— Start of Information provided —
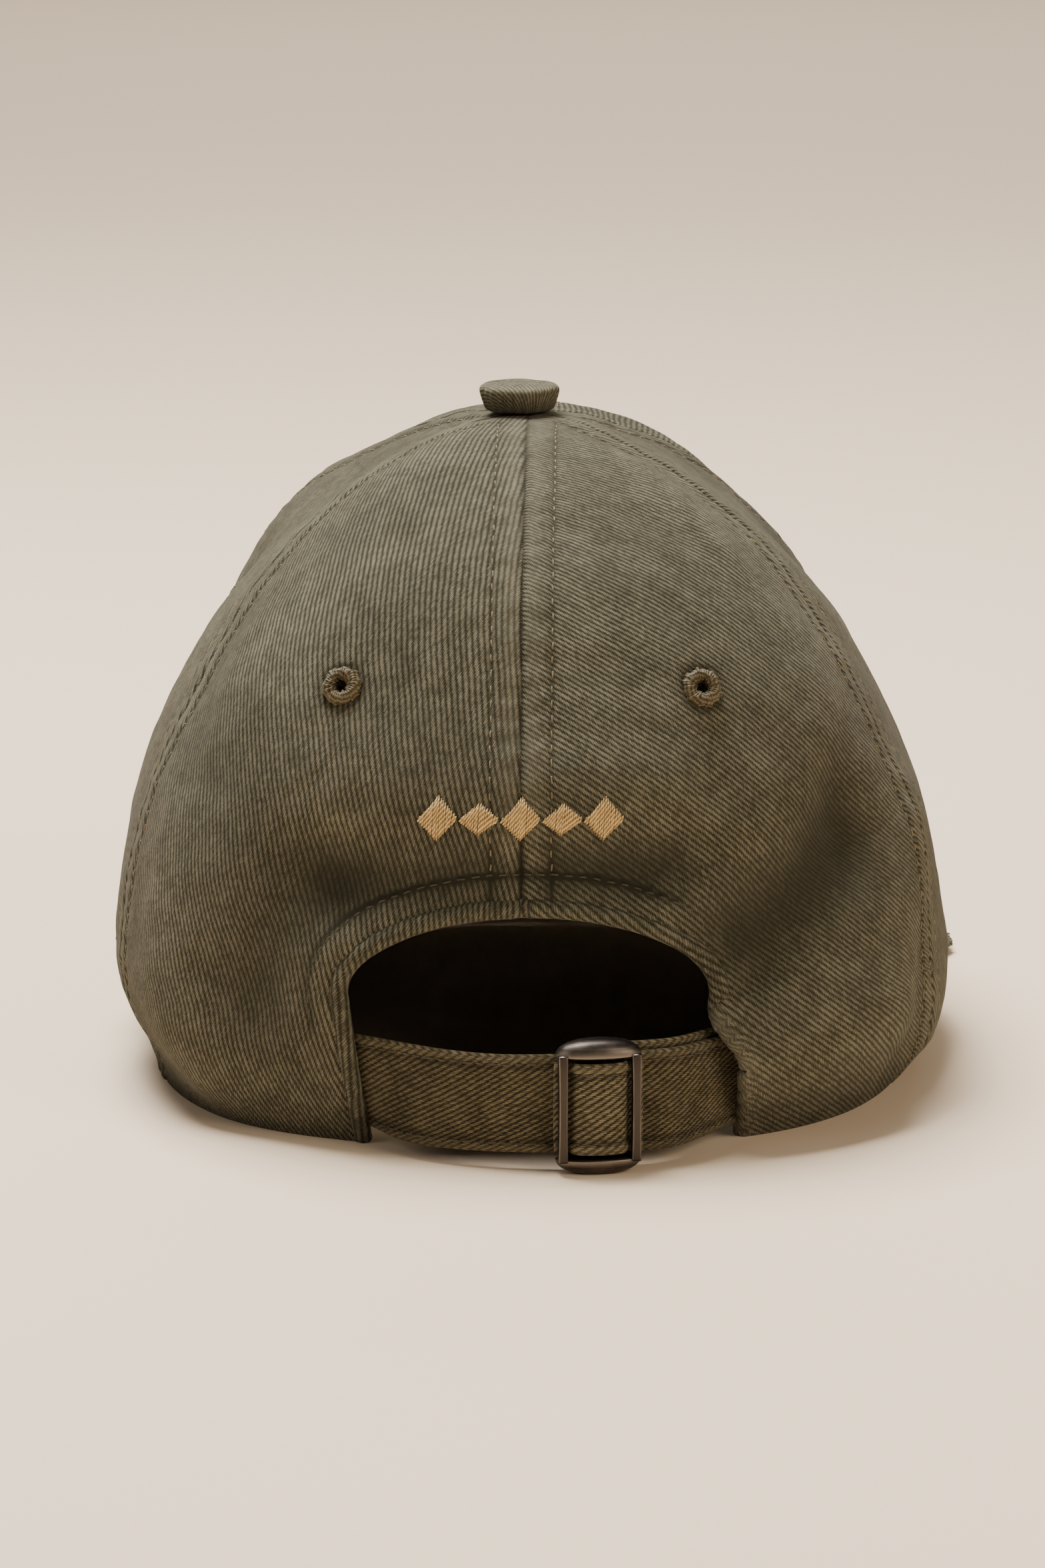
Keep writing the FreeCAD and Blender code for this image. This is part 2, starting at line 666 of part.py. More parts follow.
def placed(shape):
    """Move a buckle piece from the strap's bow at straight back to its place.

    Before the move, x runs along the strap, -y points outwards from the strap's outer
    face, and z is height from the middle of the strap."""
    shape.translate(FreeCAD.Vector(STRAP_CENTRE[0], STRAP_CENTRE[1] - STRAP_RADIUS, STRAP_LEVEL))
    axis_point = FreeCAD.Vector(STRAP_CENTRE[0], STRAP_CENTRE[1], 0.0)
    shape.rotate(axis_point, FreeCAD.Vector(0.0, 0.0, 1.0), BUCKLE_ANGLE)
    return shape


def block(x, y, z):
    """Box between two limits along each axis."""
    corner = FreeCAD.Vector(x[0], y[0], z[0])
    return Part.makeBox(x[1] - x[0], y[1] - y[0], z[1] - z[0], corner)


half_width = BUCKLE_WIDTH / 2.0
half_height = BUCKLE_HEIGHT / 2.0
half_window = BUCKLE_WINDOW / 2.0


def buckle_cap(direction):
    """Lens-shaped cap across the rails' upper or lower ends."""
    low = min(direction * half_window, direction * half_height)
    high = max(direction * half_window, direction * half_height)
    cap = block((-half_width, half_width), (-BUCKLE_FRONT, -BUCKLE_BACK), (low, high))
    plan = Part.Ellipse(FreeCAD.Vector(0.0, -(BUCKLE_FRONT + BUCKLE_BACK) / 2.0, low), half_width,
                        (BUCKLE_FRONT - BUCKLE_BACK) / 2.0)
    lens = Part.Face(Part.Wire(plan.toShape())).extrude(FreeCAD.Vector(0.0, 0.0, high - low))
    arch_centre = FreeCAD.Vector(0.0, BUCKLE_WIDTH, direction * (half_height - BUCKLE_ARCH_RADIUS))
    inwards = FreeCAD.Vector(0.0, -1.0, 0.0)
    arch = Part.makeCylinder(BUCKLE_ARCH_RADIUS, 2.0 * BUCKLE_WIDTH, arch_centre, inwards)
    return cap.common(lens).common(arch)


rails = []
for side in (-1.0, 1.0):
    inner_edge = side * (half_width - BUCKLE_RAIL - RAIL_INSET)
    outer_edge = side * (half_width - RAIL_INSET)
    rails.append(block((min(inner_edge, outer_edge), max(inner_edge, outer_edge)),
                       (-RAIL_FACES[1], -RAIL_FACES[0]),
                       (-half_height + RAIL_OVERLAP, half_height - RAIL_OVERLAP)))
frame = buckle_cap(1.0).fuse([buckle_cap(-1.0)] + rails).removeSplitter()
export(placed(frame), "buckle_frame")

bar = block((-BAR_WIDTH / 2.0, BAR_WIDTH / 2.0), (-BAR_FACES[1], -BAR_FACES[0]), (-half_window, half_window))
upright_edges = [edge for edge in bar.Edges if abs(edge.tangentAt(0.0).z) > 0.9]
export(placed(bar.makeFillet(BAR_ROUNDING, upright_edges)), "buckle_bar")

def hump_face(height):
    levels = [-STRAP_WIDTH / 2.0 + STRAP_WIDTH * step / 3.0 for step in range(4)]
    return [[FreeCAD.Vector(x, -(lift + height), z) for z in levels] for x, lift in HUMP_LINE]


hump = sheet_solid(hump_face(HUMP_THICKNESS), hump_face(0.0))
export(placed(hump), "strap_loop")
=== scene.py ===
import math

import bpy
import numpy as np
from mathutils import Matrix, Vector, kdtree


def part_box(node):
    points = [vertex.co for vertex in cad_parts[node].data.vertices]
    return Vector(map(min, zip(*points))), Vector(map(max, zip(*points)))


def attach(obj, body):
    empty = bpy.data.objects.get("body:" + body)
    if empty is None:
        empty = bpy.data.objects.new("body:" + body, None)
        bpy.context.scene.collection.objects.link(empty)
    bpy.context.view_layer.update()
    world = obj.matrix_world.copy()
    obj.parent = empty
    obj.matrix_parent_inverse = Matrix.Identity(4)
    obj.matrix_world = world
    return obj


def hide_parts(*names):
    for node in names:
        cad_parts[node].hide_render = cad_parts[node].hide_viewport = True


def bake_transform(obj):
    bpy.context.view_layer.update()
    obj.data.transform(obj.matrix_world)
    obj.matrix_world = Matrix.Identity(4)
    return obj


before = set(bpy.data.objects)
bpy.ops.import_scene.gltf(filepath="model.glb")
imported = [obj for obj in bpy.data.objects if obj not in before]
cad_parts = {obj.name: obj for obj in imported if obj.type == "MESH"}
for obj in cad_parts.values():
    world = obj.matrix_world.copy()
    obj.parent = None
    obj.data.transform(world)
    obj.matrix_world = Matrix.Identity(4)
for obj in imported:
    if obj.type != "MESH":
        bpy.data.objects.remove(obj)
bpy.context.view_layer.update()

# A soft six-panel cap, seen from behind. Lengths in this script are millimetres in the
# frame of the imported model, and MM turns them into Blender's metres.
MM = 0.001
TURN = 2.0 * math.pi

# ---- the crown, as the CAD model has it ----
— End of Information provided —
Task to carry out: Retype the portion of the data above that starts on the line with "bar = block((-BAR_WIDTH" and finishes on the line with "TURN = 2.0 * math.pi", including both of those lines.

Solution for this task:
bar = block((-BAR_WIDTH / 2.0, BAR_WIDTH / 2.0), (-BAR_FACES[1], -BAR_FACES[0]), (-half_window, half_window))
upright_edges = [edge for edge in bar.Edges if abs(edge.tangentAt(0.0).z) > 0.9]
export(placed(bar.makeFillet(BAR_ROUNDING, upright_edges)), "buckle_bar")

def hump_face(height):
    levels = [-STRAP_WIDTH / 2.0 + STRAP_WIDTH * step / 3.0 for step in range(4)]
    return [[FreeCAD.Vector(x, -(lift + height), z) for z in levels] for x, lift in HUMP_LINE]


hump = sheet_solid(hump_face(HUMP_THICKNESS), hump_face(0.0))
export(placed(hump), "strap_loop")
=== scene.py ===
import math

import bpy
import numpy as np
from mathutils import Matrix, Vector, kdtree


def part_box(node):
    points = [vertex.co for vertex in cad_parts[node].data.vertices]
    return Vector(map(min, zip(*points))), Vector(map(max, zip(*points)))


def attach(obj, body):
    empty = bpy.data.objects.get("body:" + body)
    if empty is None:
        empty = bpy.data.objects.new("body:" + body, None)
        bpy.context.scene.collection.objects.link(empty)
    bpy.context.view_layer.update()
    world = obj.matrix_world.copy()
    obj.parent = empty
    obj.matrix_parent_inverse = Matrix.Identity(4)
    obj.matrix_world = world
    return obj


def hide_parts(*names):
    for node in names:
        cad_parts[node].hide_render = cad_parts[node].hide_viewport = True


def bake_transform(obj):
    bpy.context.view_layer.update()
    obj.data.transform(obj.matrix_world)
    obj.matrix_world = Matrix.Identity(4)
    return obj


before = set(bpy.data.objects)
bpy.ops.import_scene.gltf(filepath="model.glb")
imported = [obj for obj in bpy.data.objects if obj not in before]
cad_parts = {obj.name: obj for obj in imported if obj.type == "MESH"}
for obj in cad_parts.values():
    world = obj.matrix_world.copy()
    obj.parent = None
    obj.data.transform(world)
    obj.matrix_world = Matrix.Identity(4)
for obj in imported:
    if obj.type != "MESH":
        bpy.data.objects.remove(obj)
bpy.context.view_layer.update()

# A soft six-panel cap, seen from behind. Lengths in this script are millimetres in the
# frame of the imported model, and MM turns them into Blender's metres.
MM = 0.001
TURN = 2.0 * math.pi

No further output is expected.